Это знаменательное свойство гетевских образов: что именем каждого из них можно окрестить целую картину мира, что единич­ные их проявления - лишь фрагменты идеально завершенного, це­лостного созерцания и целостного чувствования, - дает нам, нако­нец, возможность до конца уяснить себе, в каком смысле люди, со­зданные Гете, принадлежат той второй форме индивидуализма, ко­торую мы назвали качественной. Она ведь означала то, что ина- ко-бытие, отличающее одного человека от другого, обладает реша­ющей ценностью; в то время как Фихте положил основание для первого типа индивидуализма тем, что «разумное существо как та­ковое должно быть индивидуумом, но не именно данным, тем или другим», здесь акцент переносится как раз на определенность ин­дивидуума, на то, что каждый индивидуум по отношению к каждо­му другому- нечто единственное и неповторяемое. Все равно, бе­рется ли единичная фигура как тип или допускается, что случайно­сти могут породить еще одно или многие точно такие же существа, смысл каждого заключается в том, что оно различно, что оно выра­жает бытие способом, присущим ему одному, и стоит в связи миро­вых содержаний на том месте, которое оно одно может занимать.
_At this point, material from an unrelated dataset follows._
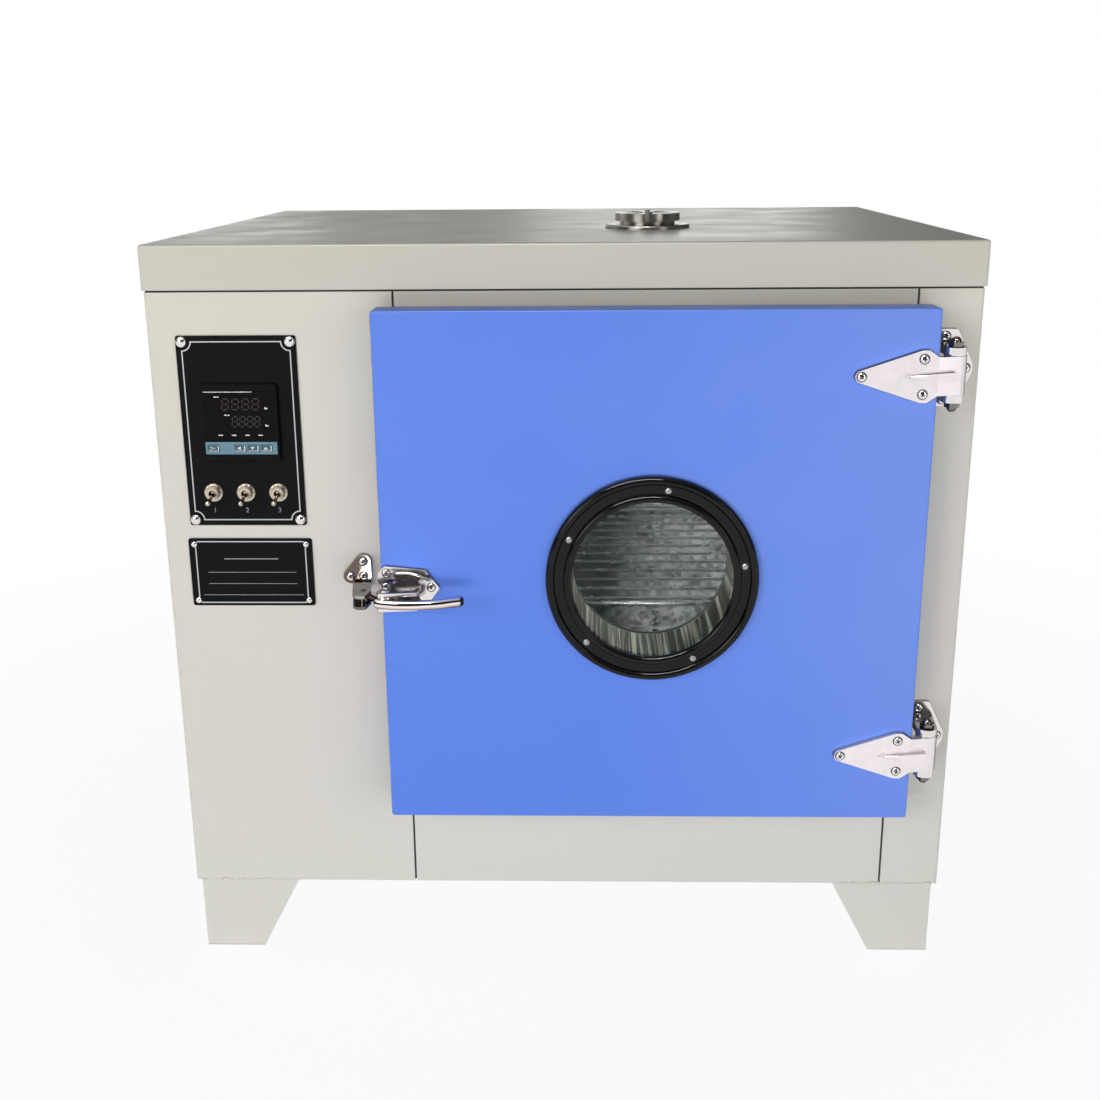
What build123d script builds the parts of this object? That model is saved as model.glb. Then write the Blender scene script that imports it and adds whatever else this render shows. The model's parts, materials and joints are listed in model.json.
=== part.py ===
from build123d import *
import math
import os

# Bench-top forced-air drying oven.  Sizes in mm, +Z up, +X to the right and -Y to the front.
# Inside this file y = 0 is the outer face of the cabinet front; save() moves every piece so
# that the origin lies on the floor in the middle of the whole footprint.

# ------------------------------------------------------------------ cabinet and chamber
CHAMBER_WIDTH = 450.0
CHAMBER_DEPTH = 450.0
CHAMBER_HEIGHT = 450.0
FRAME_MARGIN = 10.8        # front frame left and right of the chamber mouth
CONTROL_WIDTH = 226.7      # control compartment, from the left side to its seam
RIGHT_WIDTH = 58.7         # insulated wall right of the other seam
BASE_SPACE = 117.0         # below the chamber mouth
ROOF_SPACE = 32.0          # above the chamber mouth, up to the cap
REAR_SPACE = 167.0         # behind the chamber
HEATER_WELL = 45.0         # depth of the heater space below the chamber floor
CAP_HEIGHT = 40.5
CAP_SIDE_LIP = 1.5
CAP_FRONT_LIP = 2.0
FOOT_HEIGHT = 77.0
SHEET = 1.2                # outer steel sheet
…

Однако метафизическое понимание индивидуальности достигает всей своей созерцаемой полноты и живого оформления лишь тогда, когда основная окраска, к которой сводится единственность индиви­дуума, может растекаться по всему целому бытия за пределами ин­дивидуума и определить тональность этого целого. Человеческое существо лишь тогда действительно всецело индивидуум, когда оно не только точка в мире, но само- мир, и то, что оно мир, может быть доказано только тем, что качество его обнаруживается как основание для возможной картины мира, как ядро духовного космо­са, лишь частными осуществлениями идеальной тотальности кото­рого являются все отдельные его проявления. И с другой стороны, при таком понимании человека как источника некоего мира, как имени для определенного мировоззрения (в чем и заключается смысл гетевских образов) каждый должен в глубочайшей основе своей индивидуально отличаться от каждого другого. Равенство всех этих миров не имело бы никакого значения, ибо в каждом слу­чае было бы, так сказать, достаточно, если бы был только один та­кой мир и каждый человек обладал бы в нем точечным существова­нием. Бесконечность возможных картин мира и то, что человек есть центр и закон такой картины, имеют смысл лишь в том случае, если ни одна из этих картин не заменима другой и каждая увеличивает богатство тональностей, в которые дух транспонирует бытие как це­лое. Каждая из больших гетевских фигур является одним из мето­дов того, как может быть понята, пережита и оформлена не только отдельная судьба или отдельная задача, но целый мир, - и лишь при этом до конца открывается его концепция индивидуума как ка­чественно единственного, ни на кого «не похожего».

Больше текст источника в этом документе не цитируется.